1. ## Help with deck of cards probability

I have been working on these problems for a several hours and am stuck. Can anyone help me at all? Here are the problems:

A poker hand is defined as drawing five cards at random without replacement from a deck of 52 playing cards. Find the probability of each of the following poker hands:

A. Two pairs (two pairs of equal face value plus one card of a different value)
B. One pair (one pair of equal face value plus three cards of different values)

2. Originally Posted by cb22hawk
I have been working on these problems for a several hours and am stuck. Can anyone help me at all? Here are the problems:

A poker hand is defined as drawing five cards at random without replacement from a deck of 52 playing cards. Find the probability of each of the following poker hands:

A. Two pairs (two pairs of equal face value plus one card of a different value)
B. One pair (one pair of equal face value plus three cards of different values)

poker two pair probability

You will get everything you want and more.

3. Hello, cb22hawk!

A poker hand is defined as drawing five cards at random
without replacement from a deck of 52 playing cards.
There are: . ${52\choose5} \:=\:2,598,960$ possible poker hands.

Find the probability of each of the following poker hands:

A. Two pairs (two pairs of equal face value plus one card of a different value)

There are: . ${13\choose2} = 78$ choices for the values of the pairs.

There are: . ${4\choose2}{4\choose2} \:=\:6^2$ ways to get the two pairs.

And there are $44$ choices for the fifth card.

Hence, there are: . $78 \times 6^2 \times 44 \:=\:123,552$ ways to get two pairs.

Therefore: . $P(\text{two pairs}) \:=\:\frac{123,552}{2,598,960} \:=\:\frac{198}{4165}$

B. One pair (one pair of equal face value plus three cards of different values)
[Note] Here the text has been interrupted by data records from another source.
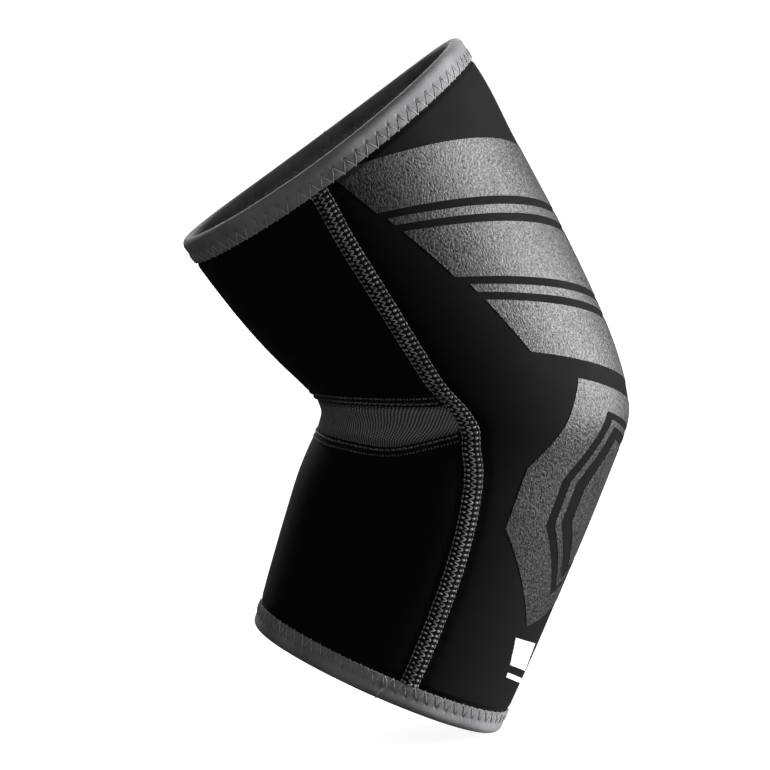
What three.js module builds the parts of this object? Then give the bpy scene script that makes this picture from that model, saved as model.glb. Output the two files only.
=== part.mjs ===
// An elbow sleeve of neoprene, in the bent and filled-out shape that it has on an arm.
// The bend lies in the XZ plane: the point of the elbow faces +X, the crook -X, and +Z is up.
// The origin is in the middle of the hollow, where the elbow sits. Y = 0 is its mirror plane.
// Its outer surface, the skin, is laid through a table of sections. Every piece is set on the skin
// by a station along the arm and a turn about it, so the pieces follow any change of the sizes.
import * as THREE from "three";

// Driving dimensions, in millimetres
const UPPER_LENGTH = 95.3; // from the bend to the upper rim, along the upper arm
const LOWER_LENGTH = 86.3; // from the bend to the lower rim, along the forearm
const UPPER_WIDTH = 106; // across the upper rim, from the crook side to the elbow side
const ELBOW_WIDTH = 95.4; // from the crook to the point of the elbow
const LOWER_WIDTH = 83; // across the lower rim
const UPPER_RIM_DIP = 2.2; // how much shorter the upper arm's part is at its sides
const LOWER_RIM_DROP = 1.1; // how much longer the forearm's part is in the crook
const WALL = 4; // neoprene with its two knit faces
const PANEL_GAP = 0.3; // between the edges of two panels
const BINDING_WIDTH = 5.4; // from its hem to where it folds over the rim
const BINDING_THICKNESS = 0.7;
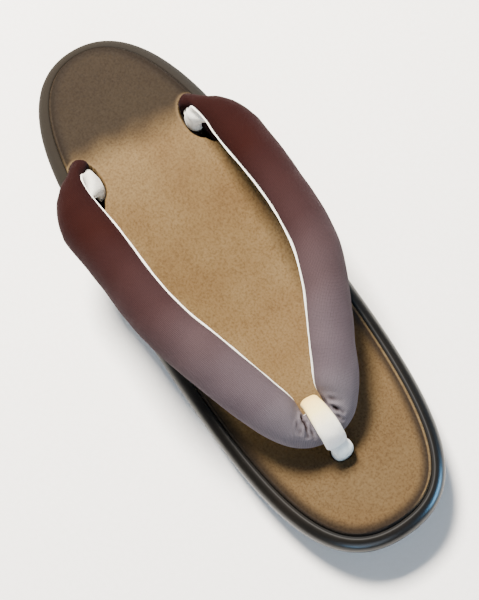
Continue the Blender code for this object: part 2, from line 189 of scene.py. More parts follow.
# The left arm's stations from its slot to the junction, in shares of the named sizes, with
# tilt and turn in degrees
ArmRow = namedtuple("ArmRow", "along out rise tilt turn width pad backing trim")
ARM = (
    ArmRow(0.005, 0.670, 0.175, 14, 80, 1.04, 0.58, 0.86, 0.0),
    ArmRow(0.026, 0.733, 0.270, 26, 66, 1.00, 0.66, 0.62, 0.1),
    ArmRow(0.056, 0.806, 0.315, 33, 48, 0.98, 0.82, 0.40, 0.4),
    ArmRow(0.093, 0.862, 0.330, 34, 29, 0.98, 0.95, 0.28, 0.8),
    ArmRow(0.130, 0.876, 0.345, 34, 14, 1.00, 1.00, 0.26, 1.0),
    ArmRow(0.224, 0.860, 0.475, 38, 5, 1.00, 1.00, 0.26, 1.0),
    ArmRow(0.340, 0.843, 0.620, 44, 4, 1.00, 1.00, 0.26, 1.0),
    ArmRow(0.455, 0.820, 0.810, 45, 7, 1.00, 1.00, 0.26, 1.0),
    ArmRow(0.579, 0.756, 0.950, 44, 14, 1.00, 1.00, 0.26, 1.0),
    ArmRow(0.700, 0.622, 0.960, 42, 21, 0.97, 0.97, 0.26, 1.0),
    ArmRow(0.817, 0.462, 0.790, 38, 26, 0.94, 0.94, 0.26, 1.0),
    ArmRow(0.900, 0.341, 0.615, 34, 33, 0.91, 0.92, 0.26, 1.0),
    ArmRow(0.948, 0.252, 0.495, 31, 46, 0.85, 0.85, 0.26, 0.8),
    ArmRow(0.978, 0.184, 0.440, 27, 66, 0.76, 0.69, 0.26, 0.6),
)

# The loop's stations round the junction: degrees, then shares of its thickness and width
LoopRow = namedtuple("LoopRow", "angle lift width")
LOOP = (
    LoopRow(-40, 0.76, 0.74),
    LoopRow(-12, 0.72, 0.76),
    LoopRow(20, 0.66, 0.82),
    LoopRow(55, 0.60, 0.92),
    LoopRow(90, 0.56, 1.00),
    LoopRow(122, 0.56, 1.00),
    LoopRow(150, 0.60, 0.98),
)

# The post's stations: shares of the way up to the loop, of its thickness and of its size
PostRow = namedtuple("PostRow", "rise shift girth")
POST = (
    PostRow(0.06, 0.00, 1.00),
    PostRow(0.24, 0.03, 1.03),
    PostRow(0.46, 0.06, 1.00),
    PostRow(0.68, 0.05, 0.92),
)

# Folds, each a soft trough with a ridge along both sides. A fold is deepest a
# quarter of the way along and shallower at its end. Its ridges and its reach are in its own
# widths, and cloth that is pressed in by FOLD_SHADE is at its darkest.
FOLD_DEEPEST = 0.25
FOLD_END_DEPTH = 0.35
FOLD_REACH = 4.0
RIDGE_PLACE = 1.9
RIDGE_SHARE = 0.38
FOLD_SHADE = 0.6 * MM
# Start and end are distances in mm: along from the heel tip, out to the wearer's left, up.
Fold = namedtuple("Fold", "start end depth width")
STRAP_FOLDS = (
    # gathers on the right arm beside the loop
    Fold((187.0, -9.0, 34.3), (191.2, -12.9, 34.0), 1.5, 0.65),
    Fold((189.0, -9.2, 34.0), (193.8, -11.3, 32.2), 1.6, 0.65),
    Fold((188.2, -11.7, 35.4), (190.6, -13.8, 34.6), 0.6, 0.6),
    Fold((191.5, -8.6, 33.2), (195.6, -9.6, 31.0), 0.9, 0.7),
    # gathers on the left arm beside the loop
    Fold((189.6, 1.4, 34.0), (193.0, 4.2, 32.2), 1.5, 0.8),
    Fold((192.6, 1.4, 32.8), (195.2, 3.0, 30.8), 0.9, 0.7),
    Fold((186.6, 1.8, 35.0), (189.6, 6.0, 34.6), 0.5, 0.8),
    # creases where both arms turn out of their slots
    Fold((56.0, -30.5, 36.5), (64.5, -34.5, 43.0), 0.55, 1.4),
    Fold((59.0, -37.0, 37.0), (69.5, -37.5, 43.0), 0.5, 1.6),
    Fold((56.0, 30.5, 36.5), (64.5, 33.5, 43.0), 0.55, 1.4),
    Fold((59.5, 36.5, 36.0), (70.0, 36.0, 43.0), 0.5, 1.6),
    # slack on the way to the toe
    Fold((128.0, -38.0, 38.0), (150.0, -31.0, 44.0), 0.30, 3.2),
    Fold((100.0, 40.0, 36.0), (126.0, 34.0, 46.0), 0.30, 3.4),
    Fold((158.0, 24.0, 38.0), (172.0, 14.0, 39.0), 0.35, 2.6),
    Fold((160.0, -26.0, 37.0), (174.0, -17.0, 38.0), 0.35, 2.6),
)
BACKING_FOLDS = (
    Fold((56.5, 23.0, 36.0), (63.5, 21.0, 32.6), 0.9, 0.8),
    Fold((60.5, 24.0, 37.0), (65.5, 21.6, 33.8), 0.5, 0.8),
    Fold((57.0, -22.4, 33.0), (63.0, -21.6, 31.2), 0.2, 0.8),
)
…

There are: . $13$ choices for the value of the pair.

There are: . ${4\choose2} = 6$ ways to get the pair.

There are: . $\frac{48\cdot44\cdot40}{3!} = 14,080$ choices for the other three cards.
. .
(They must not contain another pair.)

Hence, there are: . $13 \times 6 \times 14,080 \:=\:1,098,240$ ways to get one pair.

Therefore: . $P(\text{one pair}) \;=\;\frac{1.098,240}{2.598,960} \;=\;\frac{352}{833}$